Face flushed and heart pounding, I wrote “Thank you!” on the same thread. And the thread went silent for a few hours, until one person stepped forward to write, “I think the photo is loving and sweet.” I thanked her, noting that I had not expected to be criticized for the way my family appears in a photo, and posted a meme of “Mean Girls.” Immature? You bet.
I wanted them to know that they were saying these things, in the virtual sense, to my face. In response to my speaking up, people started removing their comments. Several women apologized publicly, and others emailed me directly to apologize.
Online forums provide enough distance from the target of attack that virtual name-calling — and career slamming or family bashing — might be viewed as acceptable behavior. But once people are faced with the reality that they are insulting someone directly — a real person and not just the two-dimensional stereotype they’ve imagined — they are uncomfortable. The woman who hated my family’s photo so much that she “could not read the piece” resented being called a mean girl.
A half a century ago, a psychologist named Milton Rokeach talked about the power of “self-confrontation” in motivating behavioral change. The basic notion is that, being the fallible creatures that we are, we sometimes behave in ways that do not match up with our personal values. For example, in theory, women might value being kind to and supportive of other women. But in practice we might behave in catty ways. When forced to step back and observe our own cattiness, we might become extremely uncomfortable. That discomfort should motivate change — either in behavior or in values. In my story, many women immediately changed their behavior when I pointed it out.
We as humans have been known to be a cruel lot. We want to think of ourselves as nice people (and many of us are), yet even the nicest of us shows signs of cruelty when threatened. Research on bullying has identified that bullies (a.k.a “relational aggressors”) are struggling with insecurities of their own.

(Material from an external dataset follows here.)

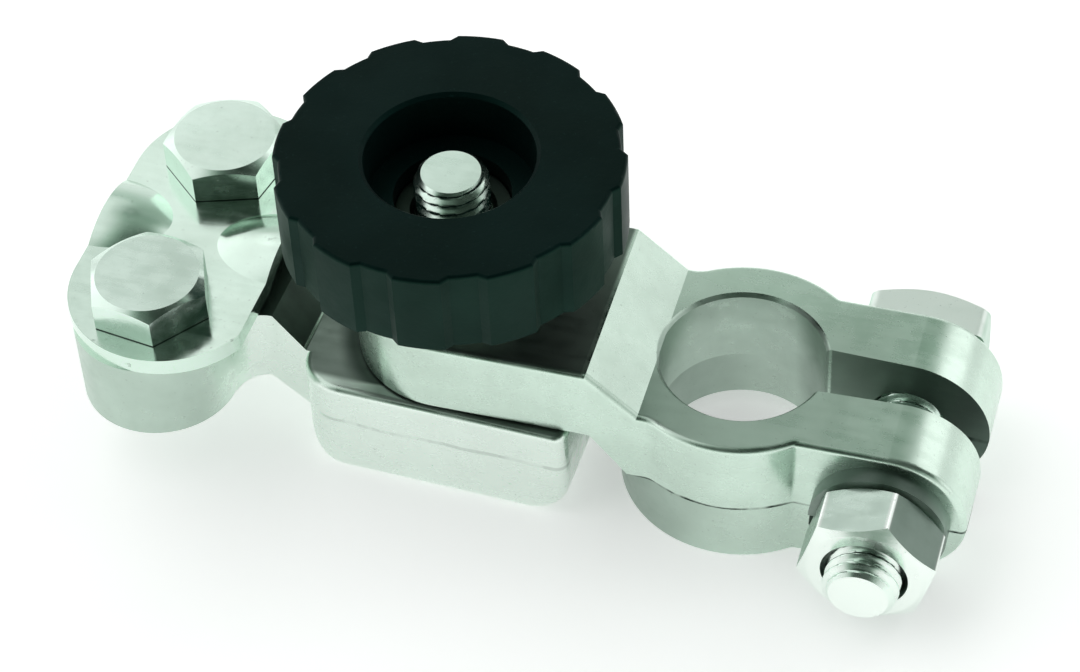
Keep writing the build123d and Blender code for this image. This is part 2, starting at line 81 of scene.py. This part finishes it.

They engage in bullying as a means to boost their own popularity or security within their peer group.
This is nothing new — and we don’t need Facebook as a medium to confirm how nastiness accelerates in a group. All of us are susceptible to it, but not many of us want to think of ourselves that way.
In my case, once my peers understood that their comments were hurting a real person, many backed off. Perhaps online trolling and less extreme forms of public criticisms are just that: A failure to recognize that there are real people at the other end of the attacks.
What this experience taught me is that abusive online behavior is not relegated to teenagers and anonymous internet trolls. Mean girls can be found in a wide variety of places, even those that we presume to be safe havens. But I also learned that when people realize that they are hurting a real person, they tend to regret it. And that gives me a lot of faith in the overall goodness of people. Even though they sometimes can be really mean.